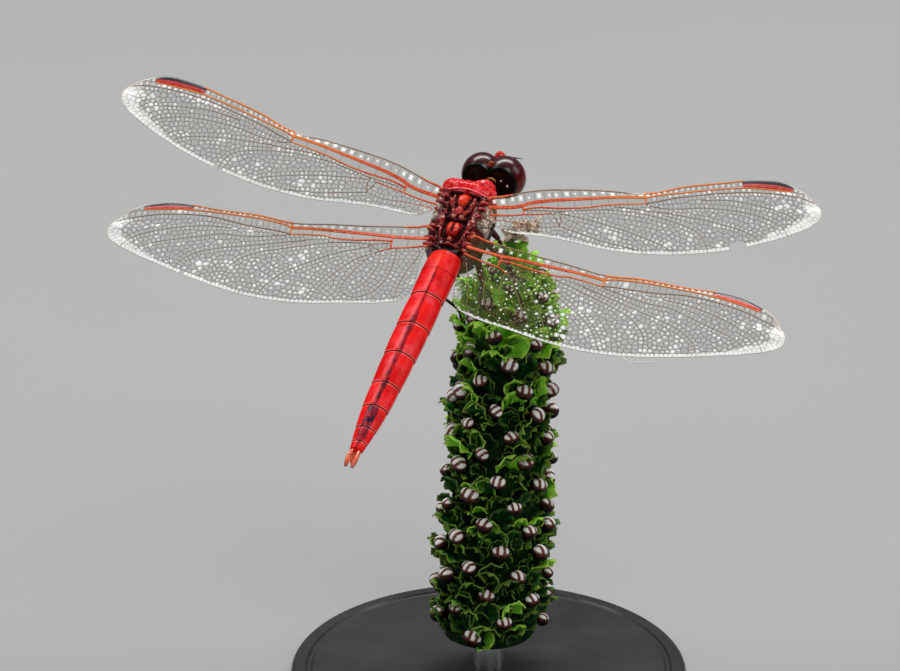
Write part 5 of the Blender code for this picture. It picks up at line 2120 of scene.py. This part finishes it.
sight = direction(CAMERA_AZIMUTH, CAMERA_ELEVATION)
right = Vector((math.cos(CAMERA_AZIMUTH), math.sin(CAMERA_AZIMUTH), 0))
up = sight.cross(right)
aim = BODY.translation - right * AIM_LEFT - up * AIM_DOWN
camera_data = bpy.data.cameras.new("camera")
camera_data.lens = 192.4
camera_data.sensor_width = 36
camera_data.clip_start = 0.01
camera = in_scene("camera", camera_data)
turn = Matrix((right, up, sight)).transposed().to_4x4()
camera.matrix_world = Matrix.Translation(aim + sight * CAMERA_DISTANCE) @ turn
bpy.context.scene.camera = camera
bpy.context.scene.view_settings.view_transform = "Standard"
print("camera", round(CAMERA_DISTANCE / MM), "mm away, lens", round(camera_data.lens, 1), "mm")

# %% [markdown]
# ## The lights
# The main light is a long narrow panel high up and behind the insect, so that it draws bright bands
# along the eyes, the collar and the veins. A fill from the camera's side keeps the colours clear,
# and two side lights pick out the edges. A faint bluish sky lifts the shadows.

# %% Lights
# Each panel: azimuth and height in degrees, distance, width and height in metres, and power.
PANELS = {
    "key": (22, 62, 0.7, (0.9, 0.1), 5.6),
    "fill": (215, 48, 0.9, (0.5, 0.4), 2.8),
    "left": (110, 35, 0.8, (0.3, 0.4), 1.0),
    "right": (288, 32, 0.8, (0.3, 0.4), 1.0),
}
SKY_COLOUR = (0.9, 0.93, 1.0, 1)
SKY_STRENGTH = 0.12
for name, (azimuth, elevation, distance, size, power) in PANELS.items():
    way = direction(math.radians(azimuth), math.radians(elevation))
    data = bpy.data.lights.new(name, "AREA")
    data.shape = "RECTANGLE"
    data.size, data.size_y = size
    data.energy = power
    lamp = in_scene(name, data)
    lamp.location = BODY.translation + way * distance
    lamp.rotation_euler = (-way).to_track_quat("-Z", "Y").to_euler()
world = bpy.data.worlds.new("studio")
world.use_nodes = True
sky = world.node_tree.nodes["Background"]
sky.inputs["Color"].default_value = SKY_COLOUR
sky.inputs["Strength"].default_value = SKY_STRENGTH
bpy.context.scene.world = world
print("lights:", len(PANELS))
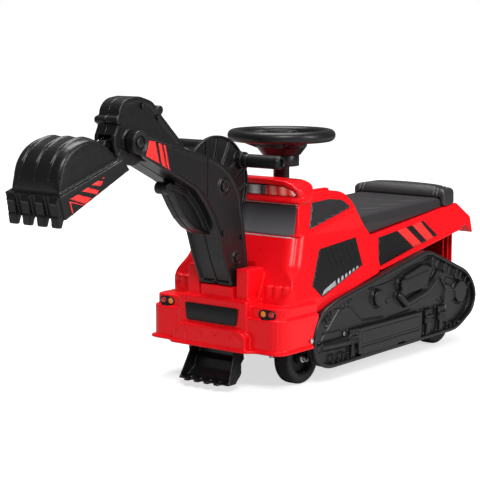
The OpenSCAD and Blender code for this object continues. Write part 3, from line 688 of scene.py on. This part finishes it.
════════
> **Your goal**
Go through the material above and count the lines that contain "part"; give that number alone.

> **Solution to this task**
2